Sundance 2022 review: Every Day in Kaimukī (Alika Maikau)

“When the non-professional actors play versions of themselves, no matter how distant the plot is from their actual lives, Every Day in Kaimukī succeeds.”

Alika Maikau`s Every Day in Kaimukī follows the twenty-something Naz (Naz Kawakami, a non-professional actor who also co-wrote the screenplay) as he prepares to leave his hometown O’ahu in Hawaiʻi behind and move to New York. He has always lived in O’ahu and that is what forces him to move; to him, it feels wrong to spend one’s entire life in the same place. Chances are some opportunity awaits him elsewhere, so his days skateboarding and DJ’ing for a local community radio can’t be all there is.

As Naz moves from work to home, and from home to the city to run an errand for his girlfriend, Maikau succeeds in showing not only the rut in which Naz is stuck but how even living in a paradisiac place, having friends and doing a job he likes, it is precisely that repetition of days in Kaimukī that the title suggests that prevents Naz from fully enjoying things. All his days are the same, not much different from what Larry Clark observed in the way of living of many young people during the mid-90s and early 2000s. That is to say, if that archetype of youth shown by Clark had managed to grow up and birth the next generation, Maikau’s Naz, in all his anxiety and boredom, would be their kid. All the nihilism that was somehow confronted by anger, sex, drugs, and violence in Clark’s Kids (1995), Bully (2001), and Ken Park (2002) evolved into apathy, boredom, and individualism. Young people populate the city in Every Day in Kaimukī, but they rarely collide with each other.

Thus apathy seems to be the key word to understand Naz’s behavior. He doesn’t want to go but keeps planning the trip. He is afraid of leaving everything behind but staying makes him anxious and depressed. He doesn’t even react when his girlfriend, who was supposed to travel with him, cancels everything after he already quit his job and sold his stuff. He simply wanders around the city and gets drunk, yet does nothing that comes close to what was expected of him. The late great Mark Fisher, while addressing depression and exhaustion, wrote about boredom and the feeling of helplessness when it comes to foreseeing a future, similar to Clark’s characters; however, the author posited that something worse was happening to the current generation, because the helplessness is there, the boredom is there too, but now we are overstimulated all the time. We are bored and addicted to boring things on the internet.

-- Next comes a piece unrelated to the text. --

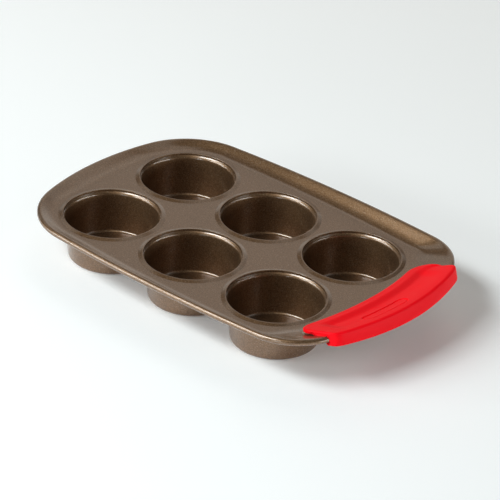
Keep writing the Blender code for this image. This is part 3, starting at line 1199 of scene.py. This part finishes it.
@dataclass
class Studio:
    """Camera, pale floor and soft lights."""

    azimuth: float = math.radians(41.436)
    elevation: float = math.radians(30.025)
    roll: float = math.radians(2.513)
    distance: float = 2453.7 * MM
    focal_px: float = 3420.0
    middle_px: Point2 = (231.022, 234.072)
    frame_px: float = 500.0
    sensor: float = 36.0
    look_at: Vector = Vector((-14.197 * MM, 0.0, 33.894 * MM))
    view_depth: float = 20.0
    floor_half: float = 3.0
    floor_drop: float = 0.02 * MM
    box_distance: float = 2.0
    fill: float = 0.02
    wall: float = 0.95

    def camera(self) -> bpy.types.Object:
        """Set the camera at the photograph's angle.

        Returns:
            The camera, which is made the scene's own.
        """
        data = bpy.data.cameras.new("camera")
        data.sensor_width = self.sensor
        data.lens = self.focal_px / self.frame_px * self.sensor
        data.shift_x = -(self.middle_px[0] - self.frame_px / 2) / self.frame_px
        data.shift_y = (self.middle_px[1] - self.frame_px / 2) / self.frame_px
        data.clip_end = self.view_depth
        back = Vector((math.sin(self.azimuth) * math.cos(self.elevation),
                       -math.cos(self.azimuth) * math.cos(self.elevation),
                       math.sin(self.elevation)))
        right = Vector((math.cos(self.azimuth), math.sin(self.azimuth), 0.0))
        up = back.cross(right)
        turned_right = right * math.cos(self.roll) + up * math.sin(self.roll)
        turned_up = up * math.cos(self.roll) - right * math.sin(self.roll)
        place = Matrix((turned_right, turned_up, back)).transposed().to_4x4()
        place.translation = self.look_at + back * self.distance
        camera = bpy.data.objects.new("camera", data)
        camera.matrix_world = place
        bpy.context.scene.collection.objects.link(camera)
        bpy.context.scene.camera = camera
        return camera

    def floor(self, finish: FloorFinish) -> bpy.types.Object:
        """Lay the floor.

        Args:
            finish: The floor's finish.

        Returns:
            The floor.
        """
        bm = bmesh.new()
        bmesh.ops.create_grid(bm, x_segments=2, y_segments=2, size=self.floor_half)
        bmesh.ops.translate(bm, verts=bm.verts, vec=(0.0, 0.0, -self.floor_drop))
        floor = link_mesh(bm, "floor", finish.material("pale_floor"))
        return floor

    def hang(self, box: SoftBox) -> bpy.types.Object:
        """Hang a soft light that faces the pan.

        Args:
            box: The light's place, size and strength.

        Returns:
            The light.
        """
        data = bpy.data.lights.new(box.name, "AREA")
        data.shape = "RECTANGLE"
        data.size, data.size_y = box.size
        data.energy = box.glow * math.pi * box.size[0] * box.size[1]
        data.color = box.tone
        turn, lift = math.radians(box.azimuth), math.radians(box.elevation)
        toward = Vector((math.cos(turn) * math.cos(lift), math.sin(turn) * math.cos(lift),
                         math.sin(lift)))
        light = bpy.data.objects.new(box.name, data)
        light.matrix_world = (Matrix.Translation(self.look_at + toward * self.box_distance)
                              @ toward.to_track_quat("Z", "Y").to_matrix().to_4x4())
        bpy.context.scene.collection.objects.link(light)
        return light

    def surroundings(self) -> None:
        """Show a pale wall to the camera and leave the pan only a little of its light."""
        scene = bpy.context.scene
        scene.world = bpy.data.worlds.new("studio")
        scene.world.use_nodes = True
        graph = NodeGraph(scene.world.node_tree)
        seen = graph.node("ShaderNodeLightPath").outputs["Is Camera Ray"]
        dim, wall = (graph.node("ShaderNodeBackground", None,
                                {"Color": WHITE, "Strength": strength})
                     for strength in (self.fill, self.wall))
        shell = graph.node("ShaderNodeMixShader", None,
                           {0: seen, 1: dim.outputs[0], 2: wall.outputs[0]})
        graph.node("ShaderNodeOutputWorld", None, {"Surface": shell.outputs[0]})

    def build(self) -> None:
        """Set up the camera, the floor and the lights."""
        self.camera()
        self.floor(FloorFinish())
        self.surroundings()
        for box in SOFT_BOXES:
            self.hang(box)
        bpy.context.scene.view_settings.view_transform = "Standard"


def main() -> None:
    """Build the pan's pieces around the frame."""
    logging.basicConfig(level=logging.INFO, format="%(name)s: %(message)s")
    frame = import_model()
    Studio().build()

    pan = PressedPan(NonStickFinish().material("bronze_non_stick"))
    sheet = pan.build()
    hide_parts("pan_body")
    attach(sheet, Body.PAN.value)
    LOG.info("pan sheet: %d faces", len(sheet.data.polygons))

    sleeve = GripSleeve(SiliconeFinish().material("red_silicone"), pan).build()
    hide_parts("silicone_grip")
    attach(sleeve, Body.GRIP.value)
    LOG.info("grip sleeve: %d faces", len(sleeve.data.polygons))

    RimWire(WireFinish().material("plain_steel")).dress(frame["nodes"]["rim_wire"])
    LOG.info("rim wire dressed")

    bpy.context.view_layer.update()


if __name__ == "__main__":
    main()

When the non-professional actors play versions of themselves, no matter how distant the plot is from their actual lives, Every Day in Kaimukī succeeds; they are young people living in Hawaiʻi during a pandemic, having seen one economic recession after the other, and having the internet almost as the only place to get entertainment, information, and human interaction. When it comes to the COVID-19 pandemic, Maikau makes sure that his characters are wearing masks and talking about safety protocols, and it helps to set a more realistic tone. The film does not just deal with COVID-19, but translates well onto the screen how the characters had to live, go to work, listen to music, Facetime relatives, have sex, eat, and study, just like the audience. In keeping with the comparison to Clark’s world, Kids had the AIDS crisis as background, Every Day in Kaimukī has the current pandemic.

Following this line of thought, it is important to acknowledge how ‘sanitized’ Maikau’s film might seem, especially compared to something like Kids. What prevents the film from being great is exactly that obsession with ‘looking good’. In this sense the cinematography, almost like an Instagram filter, alongside the indie pop-rock songs played in key moments as if in an attempt to make it ‘cool’, prevents the realistic approach from fully working. Not to say that it should have been visually similar to Kids or films of that ilk, but it helps us understand that there is a reason why these two generations are so different, and that why Naz and his friends behave the way they do is linked to how disconnected people had become from each other even prior to any lockdown measure. This is to be expected when most human contact is established via the internet. It is a cold environment, not a warm one, and people may share the same space but they are alone together.